We should invade their countries, kill their leaders and convert them to Christianity.

She happens to be a particular pet peeve of mine. I'm pretty sure a lot of this is just loud mouthed bravado to sell books and stay in the spotlight but I just get this eerie feeling she truly means it. And if I take the words of Jesus seriously, then she is guilty of murder (and so I am for this ill will I bear toward her)

Seems far fetched I know...and I really only half believe it....but there it the red letters no less.

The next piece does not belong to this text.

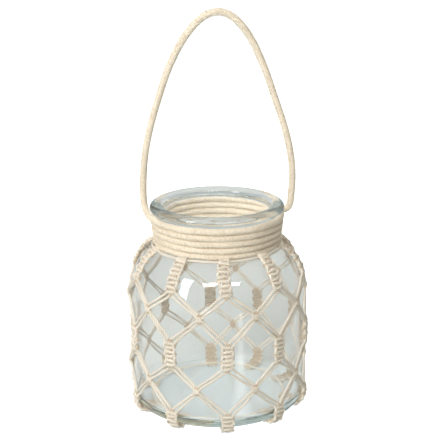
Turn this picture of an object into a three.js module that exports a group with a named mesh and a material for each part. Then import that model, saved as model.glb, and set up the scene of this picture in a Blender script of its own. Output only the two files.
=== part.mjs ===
// Hanging lantern: a thick glass jar with a rolled rim, a cotton rope wound five times round its neck and raised
// into a carrying loop, and a knotted net of thin cotton cord that hugs the jar and closes under its base.
// Millimetres, +Z up. The origin is the centre of the plane the lantern stands on. The loop lies in the X-Z plane,
// and -Y is the front.

import * as THREE from 'three';
import { TessellateModifier } from 'three/addons/modifiers/TessellateModifier.js';

// ---- Driving dimensions ----

const GAP = 0.3; // clearance left between touching pieces

const GLASS = {
  bodyRadius: 80,
  wall: 3.5,
  floorThickness: 8,
  undersideHeight: 4.8, // the jar stands this far up, on the knots that pass under it
  heelRadius: 9,
  innerHeelRadius: 8,
  shoulderStart: 110, // height where the straight side ends
  shoulderRise: 45,
  neckRadius: 52,
  rimRadius: 54.9, // to the middle of the rolled rim
  rimHalfWidth: 6.4,
  rimHalfHeight: 4.6,
  rimHeight: 189.5,
  steps: 48,
};

const ROPE = {
  diameter: 6,
  turns: 5,
  windingBottom: 155.4,
  windingTop: 184.6,
  pivotHeight: 187, // where the carrying loop leaves its leads
  sides: 10,
  loopSteps: 56,
  leadSteps: 6,
};

// The carrying loop's centre line, from the left pivot over the top to the right pivot: sideways, height.
const LOOP_POINTS = [
  [-65.2, ROPE.pivotHeight],
  [-66.8, 197],
  [-67, 212],
  [-65.6, 232],
  [-60.4, 258],
  [-51, 289],
  [-39.6, 320],
  [-24.5, 346],
  [-10, 360],
  [2, 363.7],
  [13.5, 360],
  [27, 346],
  [40.3, 320],
  [51.6, 289],
  [62, 258],
  [67.6, 232],
  [69.2, 212],
  [68.2, 197],
  [65.8, ROPE.pivotHeight],
];

// The leads that go on from the loop and run outside the turns: distance from the jar's axis, degrees from the
// loop's plane, height. Each starts far enough along for the stiff loop to swing down past it.
const LEFT_LEAD = [
  [62.1, 12.5, 176.8],
  [61.9, 18, 176],
  [61.9, 25, 175.4],
  [61.9, 33, 175.2],
];
const RIGHT_LEAD = [
  [62.4, 17, 182.3],
  [62, 22, 182],
  [61.9, 28, 181.9],
  [61.9, 35, 181.8],
];

const NET = {
  columns: 10,
  firstColumnAngle: THREE.MathUtils.degToRad(5.7), // of the column nearest the front, from -Y towards +X
  strand: 2.4,
  sinnetWidth: 10,
  sinnetThickness: 4.5,
  shoulderStep: 5, // longest straight stretches, so that the net can follow the glass
  sideStep: 25,
  heelStep: 3.4,
  longestEdge: 14,
  foundationLength: 7, // down the glass from the neck to the cord that the net hangs from
  shoulderSinnetEnd: 132.6, // the rest are heights
  upperCrossing: 111.2,
  sideSinnetStart: 87.1,
  sideSinnetEnd: 63.8,
  lowerCrossing: 43.3,
  baseSinnetStart: 19.3,
  baseRingRadius: 62,
  knotHalfWidth: 4.2,
  knotHalfHeight: 2.8,
  armHalfWidth: 2.4,
  armOffset: 2.8, // of each arm's end from the middle of the sinnet it leaves
  cordSides: 6,
};

// ---- Materials ----

const finish = (color, roughness) => new THREE.MeshStandardMaterial({ color, roughness, metalness: 0 });
const glassFinish = () => finish(0xc3cfd2, 0.06);
const ropeFinish = () => finish(0xeee3d0, 0.9);
const cordFinish = () => finish(0xe9dcc4, 0.95);

// ---- The jar's outline ----

const shoulderReach = GLASS.bodyRadius - GLASS.neckRadius;
const shoulderTop = GLASS.shoulderStart + GLASS.shoulderRise;
const heelTop = GLASS.undersideHeight + GLASS.heelRadius;
const flatRadius = GLASS.bodyRadius - GLASS.heelRadius;

/** An arc of an ellipse, in (radius, height), from one angle to another given in degrees from the outward level. */
function arc(radius, height, halfWidth, halfHeight, from, to) {
  const { degToRad } = THREE.MathUtils;
  return new THREE.EllipseCurve(radius, height, halfWidth, halfHeight, degToRad(from), degToRad(to), to < from);
}

const line = (r0, z0, r1, z1) => new THREE.LineCurve(new THREE.Vector2(r0, z0), new THREE.Vector2(r1, z1));

/** The outside of the glass as the net meets it: from the neck down the shoulder and side, and in under the base. */
function glassMeridian() {
  const path = new THREE.CurvePath();
  const shoulderCentre = GLASS.bodyRadius - shoulderReach;
  path.add(arc(shoulderCentre, GLASS.shoulderStart, shoulderReach, GLASS.shoulderRise, 90, 0));
  path.add(line(GLASS.bodyRadius, GLASS.shoulderStart, GLASS.bodyRadius, heelTop));
  path.add(arc(flatRadius, heelTop, GLASS.heelRadius, GLASS.heelRadius, 0, -90));
  path.add(line(flatRadius, GLASS.undersideHeight, 1, GLASS.undersideHeight));
  return path;
}

const meridian = glassMeridian();
const meridianLength = meridian.getLength();
const underside = meridianLength - (flatRadius - 1);

/** The point of the meridian at a distance down it, with the glass's outward direction there. */
function onMeridian(distance) {
  const t = THREE.MathUtils.clamp(distance / meridianLength, 0, 1);
  const along = meridian.getTangent(t);
  return { point: meridian.getPoint(t), outward: new THREE.Vector2(-along.y, along.x) };
}

/** The distance down the meridian to a height on the shoulder or the side. */
function distanceToHeight(height) {
  let high = 0;
  let low = underside;
  while (low - high > 0.01) {
    const middle = (low + high) / 2;
    if (onMeridian(middle).point.y > height) high = middle;
    else low = middle;
  }
  return high;
}

/** The glass: one closed outline turned about the axis. */
function glassJar() {
  const inner = GLASS.bodyRadius - GLASS.wall;
  const innerNeck = GLASS.rimRadius - GLASS.rimHalfWidth;
  const innerFlat = inner - GLASS.innerHeelRadius;
  const floor = GLASS.undersideHeight + GLASS.floorThickness;
  const innerRise = GLASS.shoulderRise - GLASS.wall;
  const footAngle = THREE.MathUtils.radToDeg(Math.acos((GLASS.neckRadius - GLASS.rimRadius) / GLASS.rimHalfWidth));
  const stretches = [
    [arc(flatRadius, heelTop, GLASS.heelRadius, GLASS.heelRadius, -90, 0), 4],
    [arc(GLASS.bodyRadius - shoulderReach, GLASS.shoulderStart, shoulderReach, GLASS.shoulderRise, 0, 90), 7],
    [arc(GLASS.rimRadius, GLASS.rimHeight, GLASS.rimHalfWidth, GLASS.rimHalfHeight, -footAngle, 180), 9],
    [arc(innerNeck, GLASS.shoulderStart, inner - innerNeck, innerRise, 90, 0), 6],
    [arc(innerFlat, floor + GLASS.innerHeelRadius, GLASS.innerHeelRadius, GLASS.innerHeelRadius, 0, -90), 3],
  ];
  const outline = stretches.flatMap(([curve, count]) => curve.getPoints(count));
  const profile = [new THREE.Vector2(0, GLASS.undersideHeight), ...outline, new THREE.Vector2(0, floor)];
  return turned(profile, GLASS.steps);
}

/** A profile of (radius, height) points turned about +Z. */
const turned = (profile, steps) => new THREE.LatheGeometry(profile, steps).rotateX(Math.PI / 2);

/** A ring of round cord about +Z. */
function ring(radius, height, thickness) {
  const outline = arc(radius, height, thickness / 2, thickness / 2, 0, 360).getPoints(NET.cordSides);
  return turned(outline, GLASS.steps);
}

// ---- The rope ----

/** The turns round the neck: a plain inner wall against the glass, with one bulge for each turn. */
function neckWinding() {
  const pitch = (ROPE.windingTop - ROPE.windingBottom) / ROPE.turns;
  const innerRadius = GLASS.neckRadius + GAP;
  const centreRadius = innerRadius + ROPE.diameter / 2;
  const bulge = 62; // degrees each side of level that show between neighbouring turns
  const profile = [new THREE.Vector2(innerRadius, ROPE.windingBottom)];
  for (let turn = 0; turn < ROPE.turns; turn += 1) {
    const height = ROPE.windingBottom + pitch * (turn + 0.5);
    profile.push(...arc(centreRadius, height, ROPE.diameter / 2, pitch / 2, -bulge, bulge).getPoints(3));
  }
  profile.push(new THREE.Vector2(innerRadius, ROPE.windingTop), profile[0].clone());
  return turned(profile, GLASS.steps);
}

/** A length of rope along a list of points. */
function rope(points, steps) {
  const section = new THREE.Shape().absarc(0, 0, ROPE.diameter / 2, 0, 2 * Math.PI);
  return new THREE.ExtrudeGeometry(section, {
    steps,
    curveSegments: ROPE.sides / 2, // three.js makes two sides for each segment of a full circle
    extrudePath: new THREE.CatmullRomCurve3(points),
  });
}

/** The carrying loop, which pivots about its two ends. */
const handleRope = () => rope(LOOP_POINTS.map(([x, z]) => new THREE.Vector3(x, 0, z)), ROPE.loopSteps);

/** A lead on one side of the jar: -1 on the left, from where it runs to the front, or 1 on the right, to the back. */
function loopLead(side, route) {
  const points = route.map(([reach, turn, height]) => {
    const angle = THREE.MathUtils.degToRad(turn);
    return new THREE.Vector3(side * reach * Math.cos(angle), side * reach * Math.sin(angle), height);
  });
  return rope(points, ROPE.leadSteps);
}

// ---- The net ----

/**
 * Bends a flat piece onto the glass. Its x runs round the jar to the right, its y up the meridian from a distance
 * down it, and its z out from the glass. Round the jar, x is a length at the given radius, or at the glass's own
 * radius where none is given.
 */
function laidOnGlass(geometry, distance, radius) {
  const position = geometry.getAttribute('position');
  for (let i = 0; i < position.count; i += 1) {
    const { point, outward } = onMeridian(distance - position.getY(i));
    const angle = position.getX(i) / (radius ?? point.x);
    const standoff = GAP + position.getZ(i);
    const reach = point.x + outward.x * standoff;
    position.setXYZ(i, reach * Math.sin(angle), -reach * Math.cos(angle), point.y + outward.y * standoff);
  }
  return geometry;
}

/** A sinnet: a flat column of square knots, running down the glass from one distance to another. */
function sinnet(from, to, step) {
  const length = to - from;
  const flat = new THREE.BoxGeometry(NET.sinnetWidth, length, NET.sinnetThickness, 2, Math.ceil(length / step), 1);
  flat.translate(0, -length / 2, NET.sinnetThickness / 2);
  return laidOnGlass(flat, from);
}

/** A knot where strands of neighbouring columns meet, with its four arms up and down to those columns' sinnets. */
function crossing(at, up, down) {
  const reach = (Math.PI / NET.columns) * GLASS.bodyRadius - NET.armOffset;
  const near = reach - NET.armHalfWidth;
  const far = reach + NET.armHalfWidth;
  const top = up - GAP;
  const bottom = GAP - down;
  const right = [
    [0, -NET.knotHalfHeight],
    [near, bottom],
    [far, bottom],
    [NET.knotHalfWidth, 0],
    [far, top],
    [near, top],
  ];
  const left = right.map(([x, y]) => [-x, y]).reverse();
  const corners = [...right, [0, NET.knotHalfHeight], ...left.slice(0, -1)];
  const outline = new THREE.Shape(corners.map(([x, y]) => new THREE.Vector2(x, y)));
  const flat = new THREE.ExtrudeGeometry(outline, { depth: NET.strand, bevelEnabled: false });
  return laidOnGlass(new TessellateModifier(NET.longestEdge).modify(flat), at, GLASS.bodyRadius);
}

// ---- Assembly ----

const lantern = new THREE.Group();

/** Adds a piece to the lantern, turned about the jar's axis. */
function add(name, geometry, material, angle = 0) {
  const mesh = new THREE.Mesh(geometry, material);
  mesh.name = name;
  mesh.rotation.z = angle;
  lantern.add(mesh);
}

add('glass_jar', glassJar(), glassFinish());
add('neck_winding', neckWinding(), ropeFinish());
add('left_lead', loopLead(-1, LEFT_LEAD), ropeFinish());
add('right_lead', loopLead(1, RIGHT_LEAD), ropeFinish());
add('handle_rope', handleRope(), ropeFinish());

const cordLift = GAP + NET.strand / 2;
const foundation = onMeridian(NET.foundationLength);
const foundationCentre = foundation.point.clone().addScaledVector(foundation.outward, cordLift);
add('foundation_cord', ring(foundationCentre.x, foundationCentre.y, NET.strand), cordFinish());
add('base_ring_cord', ring(NET.baseRingRadius, GLASS.undersideHeight - cordLift, NET.strand), cordFinish());

const shoulderFrom = NET.foundationLength + NET.strand / 2 + GAP;
const shoulderTo = distanceToHeight(NET.shoulderSinnetEnd);
const upperAt = distanceToHeight(NET.upperCrossing);
const sideFrom = distanceToHeight(NET.sideSinnetStart);
const sideTo = distanceToHeight(NET.sideSinnetEnd);
const lowerAt = distanceToHeight(NET.lowerCrossing);
const baseFrom = distanceToHeight(NET.baseSinnetStart);
const baseTo = underside + flatRadius - NET.baseRingRadius - NET.strand / 2 - GAP;

const columnTurn = (2 * Math.PI) / NET.columns;
for (let column = 0; column < NET.columns; column += 1) {
  const number = String(column + 1).padStart(2, '0');
  const angle = NET.firstColumnAngle + column * columnTurn;
  const between = angle + columnTurn / 2;
  add(`shoulder_sinnet_${number}`, sinnet(shoulderFrom, shoulderTo, NET.shoulderStep), cordFinish(), angle);
  add(`upper_crossing_${number}`, crossing(upperAt, upperAt - shoulderTo, sideFrom - upperAt), cordFinish(), between);
  add(`side_sinnet_${number}`, sinnet(sideFrom, sideTo, NET.sideStep), cordFinish(), angle);
  add(`lower_crossing_${number}`, crossing(lowerAt, lowerAt - sideTo, baseFrom - lowerAt), cordFinish(), between);
  add(`base_sinnet_${number}`, sinnet(baseFrom, baseTo, NET.heelStep), cordFinish(), angle);
}

export default lantern;
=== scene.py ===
"""Hanging lantern: a thick glass jar, a braided rope wound round its neck and raised into a carrying loop, and a
knotted net of twisted cotton cord over the glass.

Shapes are worked out in millimetres about the jar's axis, +Z up, with -Y at the front, and become metres as each
mesh is made. Angles round the jar are in radians and run from the front towards +X. A place on the glass is an
angle, a distance down the outline from the neck, and a height off the glass.
"""

import logging
import math
from dataclasses import dataclass, field
from enum import Enum

import bpy
import numpy as np
from mathutils import Matrix, Vector

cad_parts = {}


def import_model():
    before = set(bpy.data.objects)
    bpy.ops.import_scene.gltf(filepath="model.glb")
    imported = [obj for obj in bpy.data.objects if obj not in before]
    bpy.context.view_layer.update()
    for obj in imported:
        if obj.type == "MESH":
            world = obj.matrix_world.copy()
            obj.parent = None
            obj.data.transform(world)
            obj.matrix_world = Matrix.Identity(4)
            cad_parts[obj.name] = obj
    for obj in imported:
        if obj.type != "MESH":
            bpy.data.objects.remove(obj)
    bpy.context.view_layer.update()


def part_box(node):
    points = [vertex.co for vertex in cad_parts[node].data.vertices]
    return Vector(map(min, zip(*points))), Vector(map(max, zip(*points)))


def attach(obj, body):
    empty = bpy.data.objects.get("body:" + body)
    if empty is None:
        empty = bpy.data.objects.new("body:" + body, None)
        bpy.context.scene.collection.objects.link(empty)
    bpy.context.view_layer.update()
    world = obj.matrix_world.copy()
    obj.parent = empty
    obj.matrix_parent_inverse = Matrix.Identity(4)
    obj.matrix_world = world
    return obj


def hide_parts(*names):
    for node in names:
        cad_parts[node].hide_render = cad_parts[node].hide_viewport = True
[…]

But to get away from the airy fairy turn this conversation has taken...Mark Siljander is the US Congressman who wrote the book A Deadly Misunderstanding - a Congressman's Quest to bridge the Muslim-Christian divide. He was...and evangelical Christian. There was a money laundering (or something like that) controversy a while back but I think he has been cleared of those charges.

Thanks for the conversation.


jinnandtonic said...

Well, again, Coulter's harsh language is often intended exactly to infuriate the Left--and, frankly, she doesn't do anything that the Left doesn't do to here. She's operating more in the realm of political discourse than religious, however. And as a Lutheran I understand your exasperation over her expressing violent contempt toward anyone, even jihadist Muslims. Several thoughts: 1) She's brutally honest, at least--which I prefer to folks who wring their hands and think we should go into war with sorrow and one hand tied behind our backs (as we have been doing in Iraq and Afghanistan, frankly); 2) the more pacifist view you express is one that I, and many Christians, believe is mandated for individuals, not the state; remember Romans 13:1ff, where St. Paul says "the ruler...does not bear the sword in vain, for he is God's minister, an avenger on those who practice evil." And St. Paul was talking abotu the pagan ROMAN state, not the modern U.S. government.
I find Coulter abrasive, but also often quite funny and frankly I enjoy her baiting of (mindless) liberals. Frankly, too many on the Left, and FAR too many Muslims, have no sense of humor.